Oxy Clean comes in many forms, but I always buy the scent and irritant free powdered form in a big huge bucket. In my experience, it's the only one that works. So go buy some. Ok, now that you have it, here are the rules:


Oxy Clean works amazing on natural fibers like cotton and linen, and cotton poly blends.


☠☠NEVER☠☠ use it on silk, wool, rayon, nylon, polyester, acetate, or viscose. It will either not work at all or completely melt and shred your garment to oblivion. Honestly, I pretty much only use it on cotton to be safe.

Bright colors, especially solids in cotton almost always bleed or run. Vintage dyes were not often colorfast they way they are now, and Oxy Clean tends to exacerbate the problem. Bleeding can be minimized by soaking your load in cold water, and adding a cup or two of distilled white vinegar to your load. Always soak bright colors and prints by themselves or with similar colors.

☠ Watch out for collars, trim, and details on cotton garments in contrasting colors. Example: navy blue dress with a white collar (I just ruined one this week). This type of garment is usually NOT a good candidate for a soak. ☠

------HOW TO USE IT---------

Dissolve your Oxy Clean and vinegar in a little bit of tepid water. Fill up the remainder of your basin or washing machine with cold water. I generally use one giant scoop that comes with the container per two gallons of water. I soak garments in my machine; usually I fill it for a medium load and add 5 or 6 scoops, which will clean about 6 garments. The higher the ratio of Oxy to water, the stronger the potion!

Add your garments in and gently swish them around, making sure they are completely submerged. Every four hours or so, give them a gentle swish. Usually 24 hours of soaking does the trick quite well.

Once the soaking is done, thoroughly wash out your garments by hand in cold water, or run them through the gentle cycle if they aren't fragile. I prefer washing by hand to be safe. Oxy Clean takes a good deal more washing out than a normal detergent, so have patience!

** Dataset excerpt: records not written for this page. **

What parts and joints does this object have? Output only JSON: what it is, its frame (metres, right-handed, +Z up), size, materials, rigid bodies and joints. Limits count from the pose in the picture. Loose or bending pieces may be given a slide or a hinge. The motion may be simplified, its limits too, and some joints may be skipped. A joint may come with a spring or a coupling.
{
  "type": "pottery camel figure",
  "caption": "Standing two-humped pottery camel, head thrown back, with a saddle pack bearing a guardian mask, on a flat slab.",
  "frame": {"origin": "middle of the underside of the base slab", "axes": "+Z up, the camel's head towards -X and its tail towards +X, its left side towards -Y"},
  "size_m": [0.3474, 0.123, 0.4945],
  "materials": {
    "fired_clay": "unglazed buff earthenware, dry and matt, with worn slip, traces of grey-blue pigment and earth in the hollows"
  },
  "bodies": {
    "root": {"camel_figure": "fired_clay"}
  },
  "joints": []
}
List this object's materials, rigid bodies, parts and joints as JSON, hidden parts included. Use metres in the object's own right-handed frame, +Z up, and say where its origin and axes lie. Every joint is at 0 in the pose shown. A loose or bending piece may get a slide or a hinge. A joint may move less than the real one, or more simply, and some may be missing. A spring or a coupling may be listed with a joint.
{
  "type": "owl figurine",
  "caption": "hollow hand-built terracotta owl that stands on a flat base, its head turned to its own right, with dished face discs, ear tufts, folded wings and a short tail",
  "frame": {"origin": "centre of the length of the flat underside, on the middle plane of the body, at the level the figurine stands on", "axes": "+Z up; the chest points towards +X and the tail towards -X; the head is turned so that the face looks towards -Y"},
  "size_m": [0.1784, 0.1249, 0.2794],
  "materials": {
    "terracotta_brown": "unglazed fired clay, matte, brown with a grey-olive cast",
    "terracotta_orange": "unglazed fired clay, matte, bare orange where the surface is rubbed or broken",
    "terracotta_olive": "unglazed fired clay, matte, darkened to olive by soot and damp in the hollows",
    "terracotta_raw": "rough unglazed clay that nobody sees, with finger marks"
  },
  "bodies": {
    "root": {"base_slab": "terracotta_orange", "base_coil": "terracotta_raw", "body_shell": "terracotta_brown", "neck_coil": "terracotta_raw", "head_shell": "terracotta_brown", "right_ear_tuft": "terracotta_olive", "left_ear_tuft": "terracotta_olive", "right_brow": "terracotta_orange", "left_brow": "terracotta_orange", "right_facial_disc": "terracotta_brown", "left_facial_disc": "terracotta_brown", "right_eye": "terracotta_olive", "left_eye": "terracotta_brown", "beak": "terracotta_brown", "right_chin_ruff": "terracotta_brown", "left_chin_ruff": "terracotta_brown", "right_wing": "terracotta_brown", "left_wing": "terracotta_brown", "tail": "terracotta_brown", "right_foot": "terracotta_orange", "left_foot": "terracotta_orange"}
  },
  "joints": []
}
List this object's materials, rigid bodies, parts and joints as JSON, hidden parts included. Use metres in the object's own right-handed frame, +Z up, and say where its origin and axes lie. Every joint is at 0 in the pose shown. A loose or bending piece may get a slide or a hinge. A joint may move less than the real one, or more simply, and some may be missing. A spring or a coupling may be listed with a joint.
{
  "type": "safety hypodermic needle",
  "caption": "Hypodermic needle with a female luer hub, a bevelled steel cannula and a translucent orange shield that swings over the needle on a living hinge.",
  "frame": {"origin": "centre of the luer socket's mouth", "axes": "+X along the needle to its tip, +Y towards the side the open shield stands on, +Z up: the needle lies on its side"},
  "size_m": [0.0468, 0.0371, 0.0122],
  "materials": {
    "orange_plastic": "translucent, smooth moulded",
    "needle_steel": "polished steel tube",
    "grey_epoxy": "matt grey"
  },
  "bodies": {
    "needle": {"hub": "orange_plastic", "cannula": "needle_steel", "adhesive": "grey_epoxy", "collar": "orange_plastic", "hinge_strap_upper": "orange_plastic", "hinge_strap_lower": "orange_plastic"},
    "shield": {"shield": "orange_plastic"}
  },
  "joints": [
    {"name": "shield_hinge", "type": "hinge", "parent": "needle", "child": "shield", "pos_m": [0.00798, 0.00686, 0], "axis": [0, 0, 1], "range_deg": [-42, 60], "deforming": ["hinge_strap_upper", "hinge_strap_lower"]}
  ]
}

Drip dry garments from a hanger. You can roll them up in a towel to get excess water out, but never ever wring your vintage! If the garment is fragile and becomes heavy with water weight, just lay it flat on a towel to dry as hanging it might cause the shoulders to shred.


♡♡♡All of the bright pretty cotton you see hanging above was formerly a faded, yellowed, yucky mess. With some patience and Oxy Clean, they are now all perfect, bright as the sun and ready to be worn. ♡♡♡


  1. You are like a vintage girl's fairy godmother with this excellent post!

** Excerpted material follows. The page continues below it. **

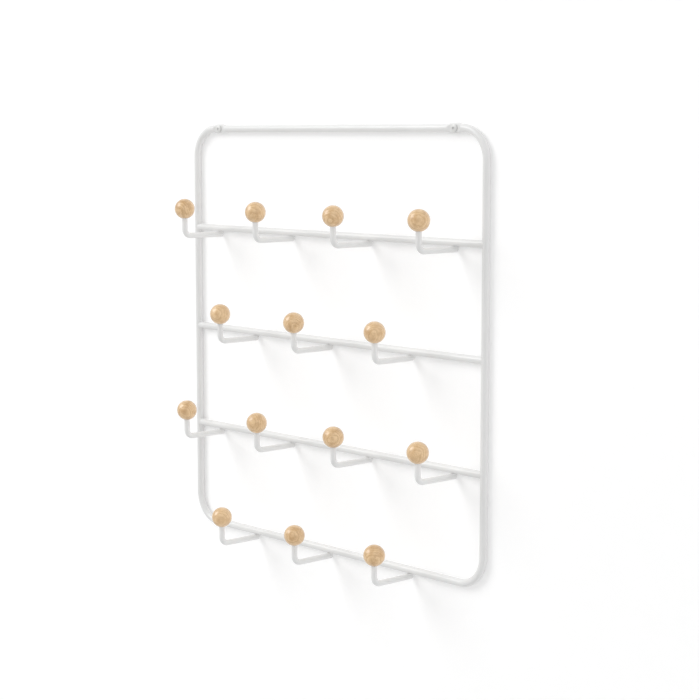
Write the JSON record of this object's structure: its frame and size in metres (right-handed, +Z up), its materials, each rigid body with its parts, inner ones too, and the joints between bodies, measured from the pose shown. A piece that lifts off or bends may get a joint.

  2. Had no idea you had a blog! Yippy! I'm much like you, I wanted to be a fashion designer but instead switched to Art Management and totally would be thrilled to do Fashion, Textile, and Museum Theory at FIT for conservation. Thanks for the tip! I was just about to test some on a white sweater of mine that I know is probably some type of blend. Good save!

  3. Sarah a little bit added to a normal load won't hurt a blended white sweater (though it might hurt a colored one). One scoop plus normal detergent in a big load will boost stain fighting without harming it.

  4. Wonderful post! Thank you so much for sharing your experience with Oxy Clean. I collect vintage fabrics and lace as well as clothing (when I can afford it), and some of my treasures have had a pretty traumatic past. That is to say, they were stored under horrendous conditions...and it shows!

    I recently used Oxy Clean to get some hot pink dye stains as well as the inevitable dirt out of a crochet collar, which I found in the back yard of a foreclosed house in my neighborhood. It required several treatments, but eventually it worked. Fortunately, the collar was cotton so it survived all the soaking and scrubbing-- even though I didn't actually know what I was doing. But I could easily have tried the same thing on a synthetic or blend or silk if not for your heads-up. Thanks again for sharing your experience.

  5. Oxyclean has beautifully revived many of my vintage dresses...I love that stuff!

    Even though it says on the label to not use it on silk, I have and it worked just fine. I had a gorgeous mint green 50s vintage dress made from silk chiffon with an acetate lining. The chiffon had several yellowed age spots, and a soak in oxyclean removed every single one without any damage to the fabric! The only drawback was the silk chiffon shrunk up from being wet, so I very carefully dried it with my hair dryer on the low setting while gently stretching and reshaping the chiffon. A somewhat arduous task, but the end result was well worth it!

  6. Hi, I found your post after searching for vintage-specific directions for OxyClean. I just bought a beautiful vintage light blue and white striped skirt and blouse set that is a bit dingy. I'm terrified to actually try any way to clean it for fear of ruining the dress! My biggest concerns are that the fabric is striped, and also that it has metal zippers.

    I notice in your picture above, you have some garments that aren't completely solid, so I'm assuming that you didn't have any issues with colors running in a printed garment? Also, have you had any issues using OxyClean with metal zippers or other metal closures?